» **EXERCISE**: Copy out the lines that include the word "code".

» **DATASET RECORDS**:

====

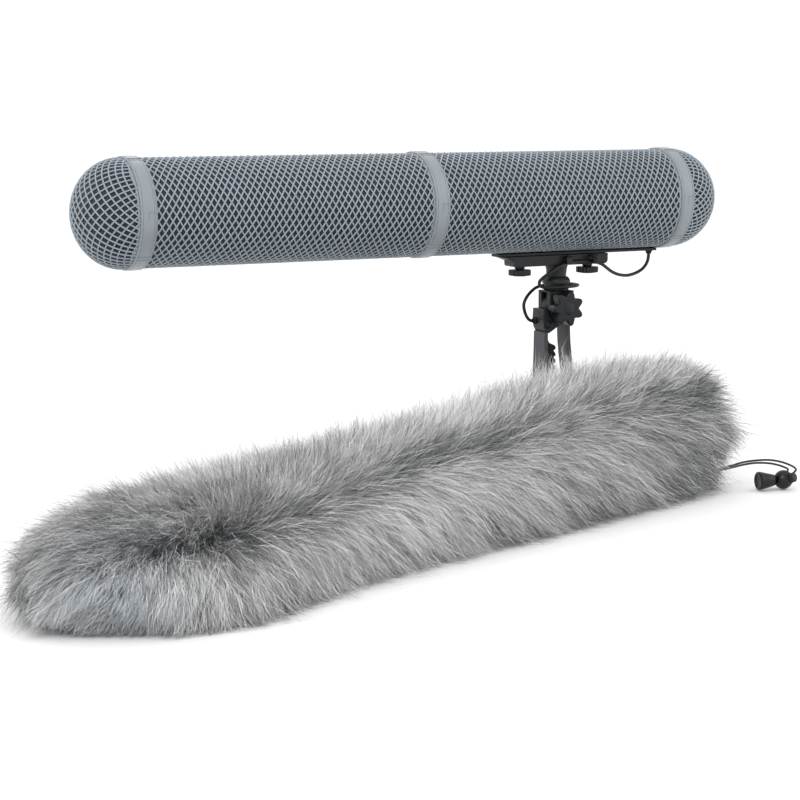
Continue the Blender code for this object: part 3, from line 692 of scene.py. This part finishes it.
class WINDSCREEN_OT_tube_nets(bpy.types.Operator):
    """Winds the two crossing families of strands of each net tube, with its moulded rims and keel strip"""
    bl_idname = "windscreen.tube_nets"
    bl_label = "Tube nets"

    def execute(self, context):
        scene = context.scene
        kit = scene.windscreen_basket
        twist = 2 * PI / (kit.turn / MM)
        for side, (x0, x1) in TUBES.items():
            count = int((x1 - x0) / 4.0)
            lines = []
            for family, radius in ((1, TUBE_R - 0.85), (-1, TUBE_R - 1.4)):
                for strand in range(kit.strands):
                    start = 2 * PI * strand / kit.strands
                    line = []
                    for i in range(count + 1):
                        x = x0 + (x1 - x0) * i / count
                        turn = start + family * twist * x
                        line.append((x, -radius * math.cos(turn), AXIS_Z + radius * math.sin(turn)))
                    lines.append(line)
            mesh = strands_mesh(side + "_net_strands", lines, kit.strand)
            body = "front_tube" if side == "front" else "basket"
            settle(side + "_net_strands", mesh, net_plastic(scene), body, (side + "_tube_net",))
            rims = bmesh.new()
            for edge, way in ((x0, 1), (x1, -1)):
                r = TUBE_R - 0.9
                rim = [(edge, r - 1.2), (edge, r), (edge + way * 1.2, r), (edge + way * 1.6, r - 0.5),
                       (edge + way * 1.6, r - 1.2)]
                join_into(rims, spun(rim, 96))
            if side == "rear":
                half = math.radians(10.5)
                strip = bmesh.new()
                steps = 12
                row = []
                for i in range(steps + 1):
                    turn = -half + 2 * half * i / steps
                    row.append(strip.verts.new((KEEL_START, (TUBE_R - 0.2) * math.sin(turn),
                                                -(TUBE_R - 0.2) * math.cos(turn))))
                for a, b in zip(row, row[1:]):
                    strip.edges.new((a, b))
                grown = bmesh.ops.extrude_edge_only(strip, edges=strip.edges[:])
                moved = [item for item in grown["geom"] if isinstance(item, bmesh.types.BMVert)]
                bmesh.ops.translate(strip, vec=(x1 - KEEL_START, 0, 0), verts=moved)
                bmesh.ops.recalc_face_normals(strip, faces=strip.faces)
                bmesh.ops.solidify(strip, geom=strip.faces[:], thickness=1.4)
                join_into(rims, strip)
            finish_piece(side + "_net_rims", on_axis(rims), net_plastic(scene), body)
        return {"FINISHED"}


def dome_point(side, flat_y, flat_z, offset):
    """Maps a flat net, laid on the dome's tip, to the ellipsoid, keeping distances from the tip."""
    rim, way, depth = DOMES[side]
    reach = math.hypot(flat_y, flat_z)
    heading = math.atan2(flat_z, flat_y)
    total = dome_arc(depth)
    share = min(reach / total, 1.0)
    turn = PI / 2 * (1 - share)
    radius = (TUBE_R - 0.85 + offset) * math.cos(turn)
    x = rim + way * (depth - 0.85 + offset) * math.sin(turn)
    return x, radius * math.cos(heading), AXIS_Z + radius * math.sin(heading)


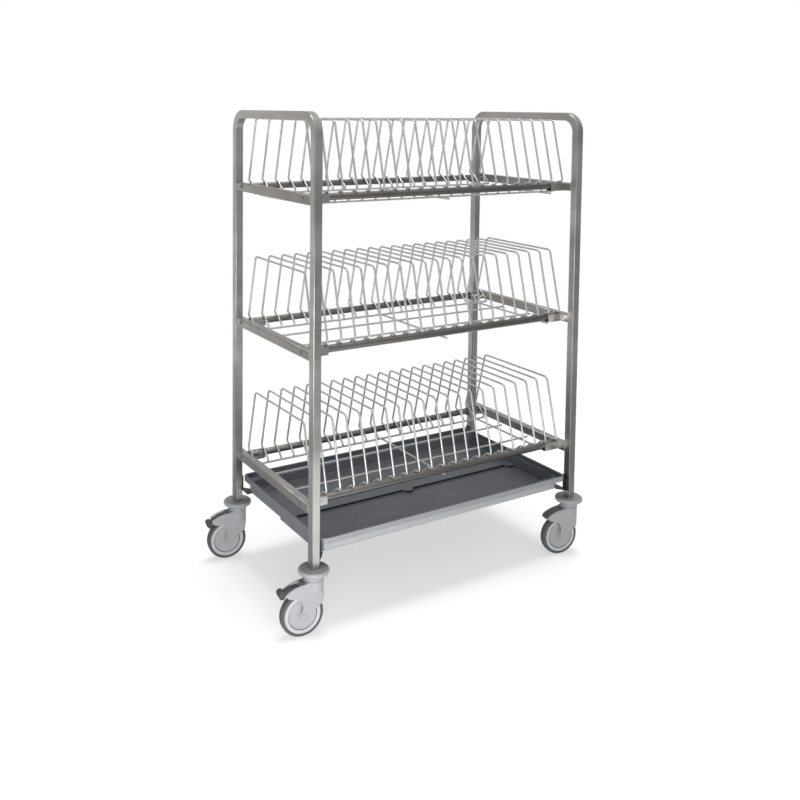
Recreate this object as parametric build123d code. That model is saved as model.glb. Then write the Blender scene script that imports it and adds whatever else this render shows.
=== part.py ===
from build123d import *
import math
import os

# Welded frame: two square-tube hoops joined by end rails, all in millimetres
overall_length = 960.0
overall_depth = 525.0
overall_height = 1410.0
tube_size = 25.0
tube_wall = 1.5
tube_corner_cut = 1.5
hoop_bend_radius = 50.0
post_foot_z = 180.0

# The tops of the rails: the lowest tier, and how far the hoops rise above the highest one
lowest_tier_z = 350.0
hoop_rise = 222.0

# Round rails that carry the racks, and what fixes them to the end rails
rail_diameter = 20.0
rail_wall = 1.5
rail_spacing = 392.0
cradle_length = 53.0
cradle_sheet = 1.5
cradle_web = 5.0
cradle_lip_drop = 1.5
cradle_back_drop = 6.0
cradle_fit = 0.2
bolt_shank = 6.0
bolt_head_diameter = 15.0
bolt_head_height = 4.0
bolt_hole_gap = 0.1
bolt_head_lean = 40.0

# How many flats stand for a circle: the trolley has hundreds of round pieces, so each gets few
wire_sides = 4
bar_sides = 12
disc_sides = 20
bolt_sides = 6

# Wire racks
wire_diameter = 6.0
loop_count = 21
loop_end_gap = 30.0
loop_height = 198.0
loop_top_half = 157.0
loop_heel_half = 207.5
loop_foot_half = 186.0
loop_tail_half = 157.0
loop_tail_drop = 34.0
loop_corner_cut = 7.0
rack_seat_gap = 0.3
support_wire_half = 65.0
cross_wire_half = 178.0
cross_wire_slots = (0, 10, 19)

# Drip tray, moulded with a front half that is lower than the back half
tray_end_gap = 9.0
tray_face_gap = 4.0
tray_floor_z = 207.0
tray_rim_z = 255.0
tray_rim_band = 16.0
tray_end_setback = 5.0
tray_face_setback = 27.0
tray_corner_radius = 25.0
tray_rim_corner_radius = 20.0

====

» **PROBLEM SOLUTION**:
Continue the Blender code for this object: part 3, from line 692 of scene.py. This part finishes it.
Recreate this object as parametric build123d code. That model is saved as model.glb. Then write the Blender scene script that imports it and adds whatever else this render shows.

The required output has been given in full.